Riders on horseback now crossing the Great Plains to mark the 150th anniversary of the Pony Express probably would have been fired — for making the slowest run ever.
The nearly 2,000-mile trip between California and St. Joseph, Mo., used to take 10 to 12 days. This one is taking 21 days. But that's only because the riders are stopping for more than two dozen celebrations along the way before the whole thing ends Saturday with a procession through downtown St. Joseph.
Hope there's not a late mortgage payment in those mailbags.

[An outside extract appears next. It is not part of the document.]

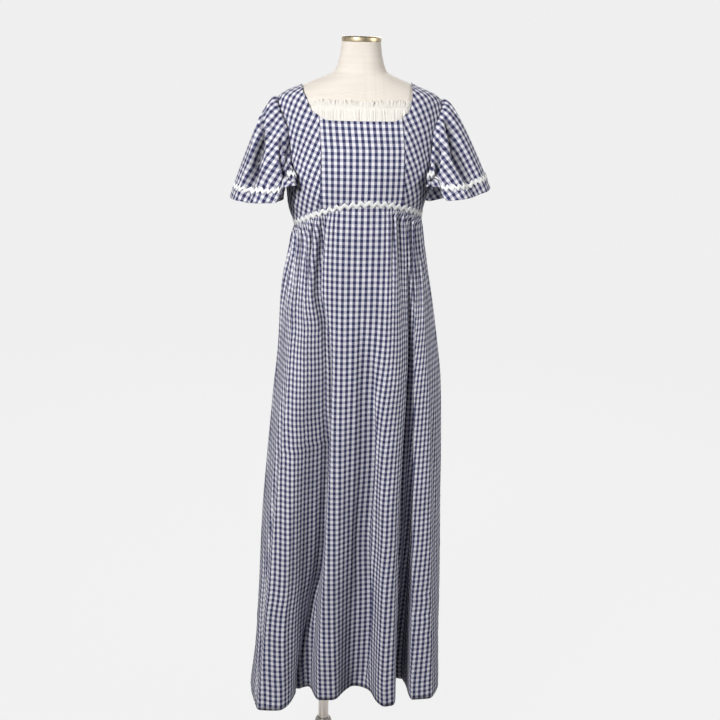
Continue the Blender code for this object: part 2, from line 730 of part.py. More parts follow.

When it began in 1860 the Pony Express was the fastest way to get a letter or newspaper to California, part of the United States but separated from the East by vast wilderness. Tough young men rode horses like the wind, relaying the mail from station to station and then all the way back again.
The alternatives were a southern stagecoach route that took twice as long or a sea journey that took more than a month.
Flash forward.
Today's commemorative Pony Express "re-ride" is being tracked by satellite and the exact position of the mail can be followed continuously on the Internet. Many of the hundreds of men and women riding along for a few miles at a time are posting digital photographs and accounts of their experience.
The overlay of modern technology on a 19th century marvel is wonderful for Tom Crews, who maintains a website that serves as Pony Express central.
"I can sit in my office here in Concord, Calif., and follow it across the country," he said.